Водился он с одним чудаком в отставке — Пономаревым, поселившимся у него в Кокушкине. Оба приятеля, сойдясь, спорили до хрипоты, а когда ссорились, посылали друг другу письма из комнаты в комнату. Пономарев утверждал необходимость животного белка — без белка нет питания.

— А если так, почему вы не едите собак? Какая разница — собака, свинья, баран? Какая? Какая?

— Что ж, можно есть и собаку, поскольку в ней имеется животный белок.

— Ага! Можно! Василий! Иди, поймай на деревне собаку, не чью-нибудь, а так, неизвестную собаку, доставь ее повару, и чтоб он немедленно изжарил ее к столу, с картошкой подай!

Вся деревня сбежалась смотреть, как ухмыляющийся Василий ловил неизвестную собаку. Для повара, словно это было величайшее испытание, ниспосланное богом, наступил суровый час жизни. Засучив рукава и отвратив лицо, он линчевал ножом поплоше, который потом негодующе выбросил, худое и жилистое собачье мясо. Василий подал жареную собаку на стол.

— Ну как, ели господа? — спрашивал потом повар, выбрасывая остатки жаркого на помойку.

— Кушали, — ответил Василий, — ковырнули по кусочку, изжевали, говорят: «Что ж, ничего, на зайца похоже, есть вполне можно», — а только больше кушать не стали, — отнеси, говорят, на кухню.

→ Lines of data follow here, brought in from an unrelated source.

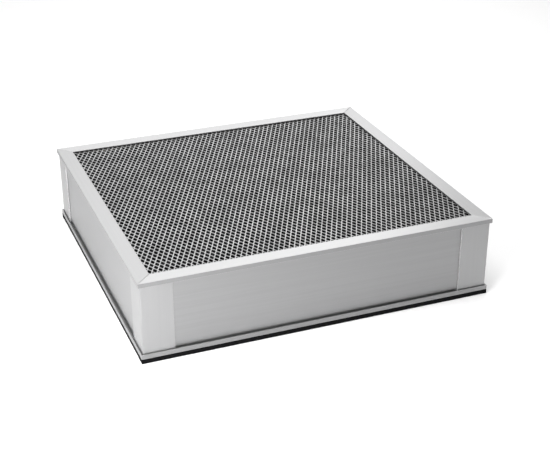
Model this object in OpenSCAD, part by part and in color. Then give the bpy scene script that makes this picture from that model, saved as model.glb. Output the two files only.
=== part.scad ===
// Main filter cartridge of a bench-top solder fume extractor.
// A flat box of mitred aluminium rails, corner posts and thin side panels. It holds a
// charcoal-loaded pleated pack over a fine paper pleated pack, between two mesh grilles,
// and it seals against the extractor with a foam gasket round its underside.
// Origin: centre of the gasket's sealing face. +X runs along the long front side, +Z is up.

/* [Cartridge] */
// Overall width, along X
body_w = 430; // [360:5:600]
// Overall depth, along Y
body_d = 398; // [330:2:600]
// Overall height, gasket included
body_h = 100; // [80:1:150]

/* [Rails] */
// Width of a rail's flat flange, seen from above
rail_w = 18; // [14:0.5:24]
// Thickness of the flange
flange_t = 1.5; // [1:0.1:2.5]
// Height of a rail's outer lip, flange included
lip_h = 5.5; // [4.5:0.1:7]
// Thickness of both lips
lip_t = 1.5; // [1.2:0.1:1.8]
// Height of a rail's inner lip, flange included
inner_lip_h = 10; // [8:0.5:12]

/* [Corner posts and panels] */
// Gap between the outer face of a rail and the outer face of a post
post_inset = 2; // [1.8:0.1:2.5]
// Thickness of a corner post
post_t = 2; // [1.5:0.1:2.2]
// Length of each leg of a corner post
post_leg = 37; // [25:1:50]
// Outer bend radius of a corner post
post_bend = 1.5; // [0.5:0.1:1.5]
// Thickness of a side panel
panel_t = 1.5; // [1:0.1:1.5]
// Height of a corner key
key_h = 2; // [1.5:0.1:3]
// Length of each leg of a corner key
key_leg = 30; // [20:1:36]

/* [Gasket] */
// Thickness of the foam gasket
gasket_h = 6; // [4:0.5:8]
// Width of the foam gasket
gasket_w = 16; // [10:0.5:18]

/* [Grilles] */
// Thickness of a grille
grille_t = 1.2; // [0.8:0.1:1.5]

/* [Filter packs] */
// Distance from the cartridge's outer face to a pack
pack_inset = 9; // [8:0.5:14]
// Pitch of the charcoal pleats, along Y
carbon_pitch = 9; // [8:0.5:14]
// Thickness of the charcoal-loaded medium
carbon_t = 1.2; // [0.8:0.1:1.5]
// Pitch of the fine paper pleats, along Y
paper_pitch = 4.4; // [4:0.2:8]
// Thickness of the filter paper
paper_t = 0.5; // [0.4:0.1:0.6]
// Height of the fine paper pack
paper_h = 40; // [25:1:45]
// Thickness of the fleece between the packs
fleece_t = 1.6; // [1:0.1:3]
// Gap between a pack and its grille
pack_gap = 1; // [0.5:0.1:1.5]
// Spacing of the glue beads on the paper pack, along X
bead_pitch = 25.4; // [20:0.1:60]
// Radius of a glue bead
bead_r = 0.9; // [0.6:0.1:1]

/* [Hidden] */
$fn = 48;

// Bend radius of a corner key
key_bend = 0.5;

// Steps across a rail's profile, measured inwards from its outer face
panel_u = post_inset + post_t;
channel_end = panel_u + panel_t;
inner_lip_end = channel_end + lip_t;
grille_inset = inner_lip_end + 0.5;

// Heights
rail_z = gasket_h;
channel_low = rail_z + flange_t;
channel_high = body_h - flange_t;
panel_h = channel_high - channel_low;
post_z = channel_low + key_h;
post_h = panel_h - 2 * key_h;
paper_z = channel_low + grille_t + pack_gap;
fleece_z = paper_z + paper_h + bead_r;
carbon_z = fleece_z + fleece_t;
carbon_h = channel_high - grille_t - pack_gap - carbon_z;
sealant_z = rail_z + inner_lip_h;
sealant_h = body_h - inner_lip_h - sealant_z;

// Plan sizes of the filter packs
pack_w = body_w - 2 * pack_inset;
pack_d = body_d - 2 * pack_inset;
bead_count = floor(pack_w / bead_pitch);

// Turns a shape built for the front side, with its outer face on Y = 0, onto each side.
module on_front() translate([0, -body_d / 2, 0]) children();
module on_back() mirror([0, 1, 0]) on_front() children();
module on_left() translate([-body_w / 2, 0, 0]) rotate(-90) children();
module on_right() mirror([1, 0, 0]) on_left() children();

// Turns a shape built in the corner X > 0, Y > 0 of the origin onto a corner of the box.
module at_corner(right, back) {
    mirror([right, 0, 0])
        mirror([0, back, 0])
            translate([-body_w / 2, -body_d / 2, 0])
                children();
}

// Profile of a rail. X is the distance in from its outer face, Y the height above its flange.
module rail_profile() {
    polygon([
        [0, 0], [rail_w, 0], [rail_w, flange_t], [inner_lip_end, flange_t],
        [inner_lip_end, inner_lip_h], [channel_end, inner_lip_h], [channel_end, flange_t],
        [lip_t, flange_t], [lip_t, lip_h], [0, lip_h]
    ]);
}

// A rail of the given length along X, cut to 45 degrees at both ends.
module rail(length) {
    color("gainsboro")
    intersection() {
        translate([-length / 2, 0, 0])
            rotate([90, 0, 90])
                linear_extrude(length)
                    rail_profile();
        linear_extrude(body_h)
            polygon([
                [-length / 2, 0], [length / 2, 0],
                [length / 2 - rail_w, rail_w], [-length / 2 + rail_w, rail_w]
            ]);
    }
}

module top_rail(length) translate([0, 0, body_h]) mirror([0, 0, 1]) rail(length);
module bottom_rail(length) translate([0, 0, rail_z]) rail(length);

// A flat side panel that stands in the channels of the two rails of its side.
module panel(length) {
    color("silver")
        translate([-length / 2, panel_u, channel_low])
            cube([length, panel_t, panel_h]);
}

// Outline of an L with its outer bend at the origin and equal legs along +X and +Y.
module angle_outline(leg, thickness, bend) {
    difference() {
        union() {
            translate([bend, 0]) square([leg - bend, leg]);
            translate([0, bend]) square([leg, leg - bend]);
            translate([bend, bend]) circle(r = bend);
        }
        translate([thickness, thickness]) square(leg);
    }
}

// A bent angle that covers one upright edge, outside the ends of two panels.
module corner_post() {
    color("lightgray")
        translate([post_inset, post_inset, post_z])
            linear_extrude(post_h)
                angle_outline(post_leg, post_t, post_bend);
}

// A flat angle pressed into the roots of two channels across their mitre.
module corner_key(z) {
    color("darkgray")
        translate([lip_t, lip_t, z])
            linear_extrude(key_h)
                angle_outline(key_leg, panel_u - lip_t, key_bend);
}

module top_key() corner_key(channel_high - key_h);
module bottom_key() corner_key(channel_low);

// A strip of the foam gasket, flush with the outer face of the rail above it.
module gasket_strip(length) {
    color([0.09, 0.09, 0.1])
        translate([-length / 2, 0, 0])
            cube([length, gasket_w, gasket_h]);
}

// The space that an expanded-metal grille takes up, as a plain sheet.
module grille(z) {
    color("dimgray")
        translate([-body_w / 2 + grille_inset, -body_d / 2 + grille_inset, z])
            cube([body_w - 2 * grille_inset, body_d - 2 * grille_inset, grille_t]);
}

// One face of a folded sheet across a pleat that is centred on Y = 0: up, along the fold, down.
function pleat_upper(pitch, fold, t, low, high) = [
    [-pitch / 2 + fold / 2 - t, low + t], [-fold / 2, high],
    [fold / 2, high], [pitch / 2 - fold / 2 + t, low + t]
];
function pleat_lower(pitch, fold, t, low, high) = [
    [-pitch / 2 + fold / 2, low], [-fold / 2 + t, high - t],
    [fold / 2 - t, high - t], [pitch / 2 - fold / 2, low]
];

// A sheet folded into pleats whose folds run along X, between two heights.
module pleated_sheet(pitch, fold, t, low, high) {
    count = floor(pack_d / pitch);
    centre = [for (i = [0 : count - 1]) (i - (count - 1) / 2) * pitch];
    upper = [for (c = centre) for (p = pleat_upper(pitch, fold, t, low, high)) p + [c, 0]];
    lower = [
        for (i = [count - 1 : -1 : 0])
            for (k = [3 : -1 : 0])
                pleat_lower(pitch, fold, t, low, high)[k] + [centre[i], 0]
    ];
    translate([-pack_w / 2, 0, 0])
        rotate([90, 0, 90])
            linear_extrude(pack_w)
                polygon(concat(upper, lower));
}

module carbon_pleats() {
    color([0.22, 0.22, 0.23])
        pleated_sheet(carbon_pitch, carbon_pitch * 0.4, carbon_t, carbon_z, carbon_z + carbon_h);
}

module paper_pleats() {
    color("ivory")
        pleated_sheet(paper_pitch, paper_pitch * 0.4, paper_t, paper_z, paper_z + paper_h);
}

// Half-round beads of glue laid across the folds, above and below the paper pack.
module paper_glue_beads() {
    color("white")
        for (i = [0 : bead_count - 1])
            for (z = [paper_z, paper_z + paper_h])
                translate([(i - (bead_count - 1) / 2) * bead_pitch, 0, z])
                    glue_bead(z > paper_z);
}

module glue_bead(above) {
    mirror([0, 0, above ? 0 : 1])
        intersection() {
            translate([0, pack_d / 2 - paper_pitch, 0])
                rotate([90, 0, 0])
                    cylinder(r = bead_r, h = pack_d - 2 * paper_pitch);
            translate([-bead_r, -pack_d / 2, 0])
                cube([2 * bead_r, pack_d, bead_r]);
        }
}

// A thin fleece that keeps the two packs apart.
module separator_fleece() {
    color("whitesmoke")
        translate([-pack_w / 2, -pack_d / 2, fleece_z])
            cube([pack_w, pack_d, fleece_t]);
}

// Set potting compound between a side panel and the ends or edges of the packs.
module sealant(length) {
    color("khaki")
        translate([-length / 2, channel_end, sealant_z])
            cube([length, pack_inset - channel_end, sealant_h]);
}

on_front() top_rail(body_w);  // top_rail_front
on_back() top_rail(body_w);  // top_rail_back
on_left() top_rail(body_d);  // top_rail_left
on_right() top_rail(body_d);  // top_rail_right
on_front() bottom_rail(body_w);  // bottom_rail_front
on_back() bottom_rail(body_w);  // bottom_rail_back
on_left() bottom_rail(body_d);  // bottom_rail_left
on_right() bottom_rail(body_d);  // bottom_rail_right
on_front() panel(body_w - 2 * panel_u);  // panel_front
on_back() panel(body_w - 2 * panel_u);  // panel_back
on_left() panel(body_d - 2 * channel_end);  // panel_left
on_right() panel(body_d - 2 * channel_end);  // panel_right
at_corner(0, 0) corner_post();  // post_front_left
at_corner(1, 0) corner_post();  // post_front_right
at_corner(0, 1) corner_post();  // post_back_left
at_corner(1, 1) corner_post();  // post_back_right
at_corner(0, 0) top_key();  // top_key_front_left
at_corner(1, 0) top_key();  // top_key_front_right
at_corner(0, 1) top_key();  // top_key_back_left
at_corner(1, 1) top_key();  // top_key_back_right
at_corner(0, 0) bottom_key();  // bottom_key_front_left
at_corner(1, 0) bottom_key();  // bottom_key_front_right
at_corner(0, 1) bottom_key();  // bottom_key_back_left
at_corner(1, 1) bottom_key();  // bottom_key_back_right
on_front() gasket_strip(body_w);  // gasket_front
on_back() gasket_strip(body_w);  // gasket_back
on_left() gasket_strip(body_d - 2 * gasket_w);  // gasket_left
on_right() gasket_strip(body_d - 2 * gasket_w);  // gasket_right
grille(channel_high - grille_t);  // top_grille
grille(channel_low);  // bottom_grille
carbon_pleats();
paper_pleats();
paper_glue_beads();
separator_fleece();
on_front() sealant(body_w - 2 * channel_end);  // sealant_front
on_back() sealant(body_w - 2 * channel_end);  // sealant_back
on_left() sealant(body_d - 2 * pack_inset);  // sealant_left
on_right() sealant(body_d - 2 * pack_inset);  // sealant_right
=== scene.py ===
"""The looks of the fume extractor's filter cartridge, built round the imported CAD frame, in metres."""
import math

import bmesh
import bpy
from mathutils import Matrix, Vector, noise


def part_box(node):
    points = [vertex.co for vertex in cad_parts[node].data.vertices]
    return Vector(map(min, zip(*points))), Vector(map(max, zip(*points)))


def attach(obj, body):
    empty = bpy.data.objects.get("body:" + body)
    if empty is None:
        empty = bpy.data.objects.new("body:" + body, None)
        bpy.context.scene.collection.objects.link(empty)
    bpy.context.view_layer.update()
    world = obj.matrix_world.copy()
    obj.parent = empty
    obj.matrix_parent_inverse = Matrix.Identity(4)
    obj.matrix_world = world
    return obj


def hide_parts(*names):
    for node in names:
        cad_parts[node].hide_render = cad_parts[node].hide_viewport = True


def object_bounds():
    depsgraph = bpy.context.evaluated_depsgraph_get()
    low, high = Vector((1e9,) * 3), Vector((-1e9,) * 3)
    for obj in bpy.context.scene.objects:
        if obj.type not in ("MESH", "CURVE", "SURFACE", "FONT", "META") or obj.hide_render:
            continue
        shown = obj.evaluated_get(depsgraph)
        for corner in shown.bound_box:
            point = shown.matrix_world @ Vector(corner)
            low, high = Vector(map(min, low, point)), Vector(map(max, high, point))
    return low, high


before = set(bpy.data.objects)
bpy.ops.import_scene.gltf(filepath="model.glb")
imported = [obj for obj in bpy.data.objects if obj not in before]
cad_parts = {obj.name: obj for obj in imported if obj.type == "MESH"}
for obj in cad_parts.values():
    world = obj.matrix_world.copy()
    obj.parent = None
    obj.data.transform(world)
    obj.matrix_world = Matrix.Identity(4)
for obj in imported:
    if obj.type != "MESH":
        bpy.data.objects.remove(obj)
cad_low, cad_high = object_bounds()

MM = 0.001
WIDTH = cad_high.x - cad_low.x
DEPTH = cad_high.y - cad_low.y
HEIGHT = cad_high.z - cad_low.z

# Each side's turn about Z from the front side, its own length, and the distance of its face from the centre
SIDES = {
    "front": (0, WIDTH, DEPTH / 2),
    "right": (90, DEPTH, WIDTH / 2),
    "back": (180, WIDTH, DEPTH / 2),
    "left": (270, DEPTH, WIDTH / 2),
}
# Each corner's turn about Z from the front left one, and which side of X and of Y it is on
CORNERS = {
    "front_left": (0, -1, -1),
    "front_right": (90, 1, -1),
    "back_right": (180, 1, 1),
    "back_left": (270, -1, 1),
}


# ---------------------------------------------------------------- material nodes

def new_material(name, colour, roughness, metallic=0.0, specular=0.5):
    """A Principled material with its plain values set on the shader's own sockets."""
    material = bpy.data.materials.new(name)
    material.use_nodes = True
    shader = material.node_tree.nodes["Principled BSDF"]
    shader.inputs["Base Color"].default_value = (*colour, 1)
    shader.inputs["Roughness"].default_value = roughness
    shader.inputs["Metallic"].default_value = metallic
    shader.inputs["Specular IOR Level"].default_value = specular
    return material, material.node_tree, shader


def texture_space(tree, scale):
    """Object coordinates, which are the row frame in metres, scaled along each axis."""
    coordinates = tree.nodes.new("ShaderNodeTexCoord")
    mapping = tree.nodes.new("ShaderNodeMapping")
    mapping.inputs["Scale"].default_value = scale
    tree.links.new(coordinates.outputs["Object"], mapping.inputs["Vector"])
    return mapping.outputs["Vector"]


def noise_value(tree, scale, detail=3.0, rough=0.55):
    """A noise whose features are 1 / scale metres across on each axis."""
    texture = tree.nodes.new("ShaderNodeTexNoise")
    texture.inputs["Scale"].default_value = 1.0
    texture.inputs["Detail"].default_value = detail
    texture.inputs["Roughness"].default_value = rough
    tree.links.new(texture_space(tree, scale), texture.inputs["Vector"])
    return texture.outputs["Fac"]


def cell_value(tree, scale):
    """The distances in a Voronoi pattern whose cells are 1 / scale metres across."""
    texture = tree.nodes.new("ShaderNodeTexVoronoi")
    texture.inputs["Scale"].default_value = scale
    tree.links.new(texture_space(tree, (1, 1, 1)), texture.inputs["Vector"])
    return texture.outputs["Distance"]


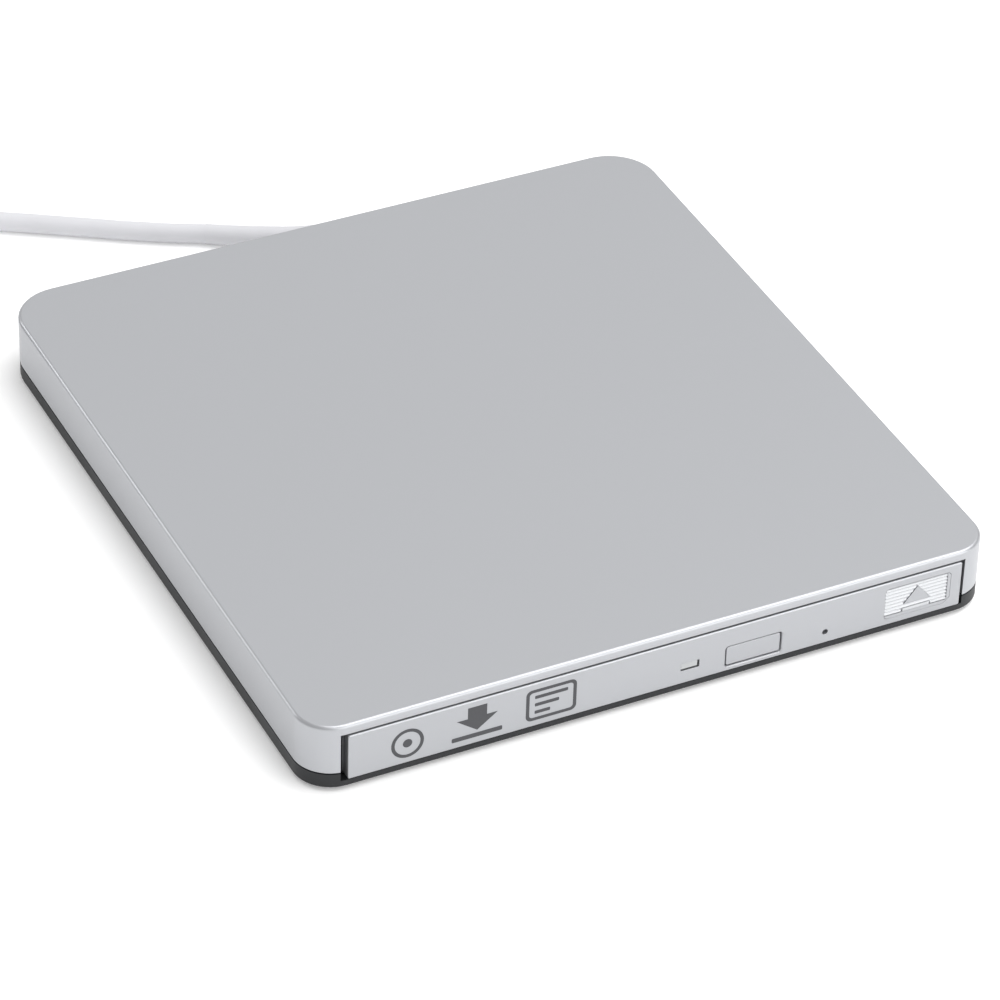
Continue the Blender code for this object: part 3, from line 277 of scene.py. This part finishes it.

Характером Александр Дмитриевич был крутоват и с давней, еще уральской, поры любил настоять на своем. Бывало, правда, что и ему отвечали тем же, или, как шутливо говаривали про него в златоустинской конторе, «найдет коса и на камень». Так, однажды нашелся «камень» среди уральских лекарей — амбициозный поляк Понятовский. Александр Дмитриевич, по своему обычаю, затребовал от него каталог медикаментов, писанный по форме. Понятовский ему отказал. Тогда Александр Дмитриевич, говоря языком казенного документа, «вошел с представлением об уклончивости лекаря Миасского завода господина Понятовского». Но Понятовский позиций своих не сдал. Часов пять сидел он над пыльными томищами свода законов Горного устава и нашел-таки статьи 888 и 904, по которым выяснил равные свои с медицинским инспектором права и ненадобность ему подчиняться. Тогда настала очередь пропотеть и обер-бергмейстеру главной конторы, господину Бояршинову, чтоб уладить конфликт косы и камня. Долго искал он и, наконец, тоже нашел подходящее в законах постановление, которое и отписал по всем правилам на жалобу Бланка. Машенька помнит, как отец ее, саркастически поджав губы и подняв колючие брови, читал вслух это соломоново решение:

«Согласно разуму изложенных здесь постановлений, не должны в хорошо устроенных госпиталях существовать раздор и несогласие между начальниками медицинской и хозяйственной части, но, напротив, каждый из них обязан не токмо исполнять со всею точностью порученную ему по части его должность, но в встретившихся случаях помогать друг другу по чести и совести взаимными советами, уклоняться от всякой личности и иметь беспрестанно в виду только пользу службы».